In response, Napier and Burbidge (2003) argue that the methods employed by Hawkins et al. to remove noise from their samples amount to "excessive data smoothing" which could hide a true periodicity. They publish an alternate methodology for this that preserves the periodicity observed in earlier studies.

In 2005, Tang and Zhang found no evidence for redshift quantization of quasars in samples from the Sloan Digital Sky Survey and 2dF redshift survey.

Arp et al. (2005) examined sample areas in the 2dF and SDSS surveys in detail, noting that quasar redshifts:

"... fit very closely the long standing Karlsson formula and strongly suggest the existence of preferred values in the distribution of quasar redshifts."

A 2006 study of 46,400 quasars in the SDSS by Bell and McDiarmid discovered 6 peaks in the redshift distribution consistent with the decreasing intrinsic redshift (DIR) model. However, Schneider et al. (2007) and Richards et al. (2006) reported that the periodicity reported by Bell and McDiarmid disappears after correcting for selection effects. Bell and Comeau (2010) concur that selection effects give rise to the apparent redshift peaks, but argue that the correction process removes a large fraction of the data. The authors argue that the "filter gap footprint" renders it impossible to verify or falsify the presence of a true redshift peak at Δz = 0.60.

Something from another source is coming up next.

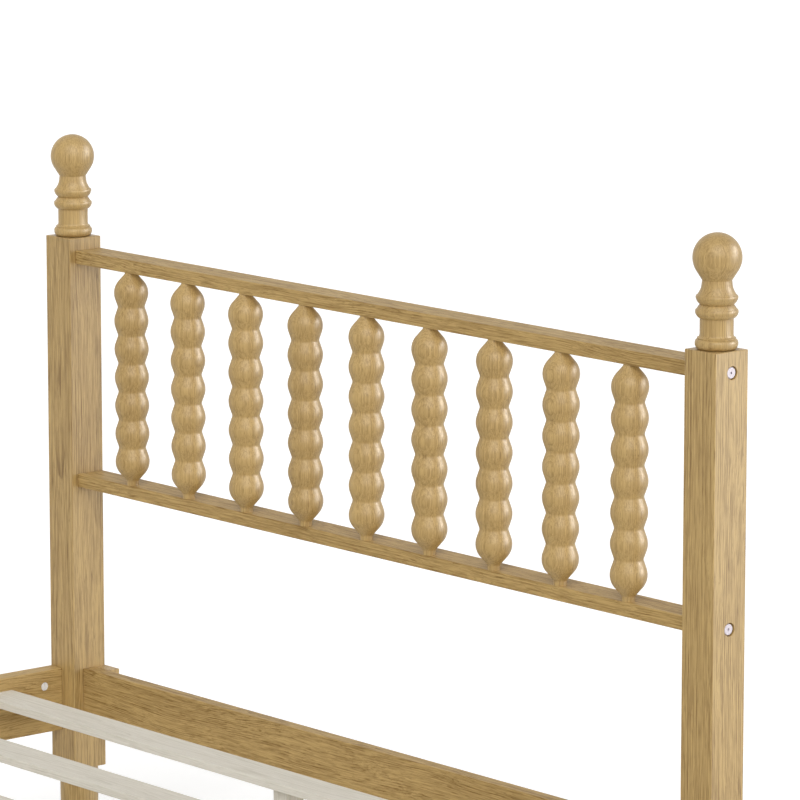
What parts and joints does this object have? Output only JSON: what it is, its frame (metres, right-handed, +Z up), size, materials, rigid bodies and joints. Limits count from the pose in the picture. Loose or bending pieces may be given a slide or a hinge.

A 2006 review by Bajan et al. discovered weak effects of redshift periodization in data from the Local Group of galaxies and the Hercules Supercluster. They conclude that "galaxy redshift periodization is an effect which can really exist", but that the evidence is not well established pending study of larger databases.

A 2007 absorption spectroscopic analysis of quasars by Ryabinkov et al. observed a pattern of statistically significant alternating peaks and dips in the redshift range Δz = 0.0 − 3.7, though they noted no statistical correlation between their findings and Karlsson's formula.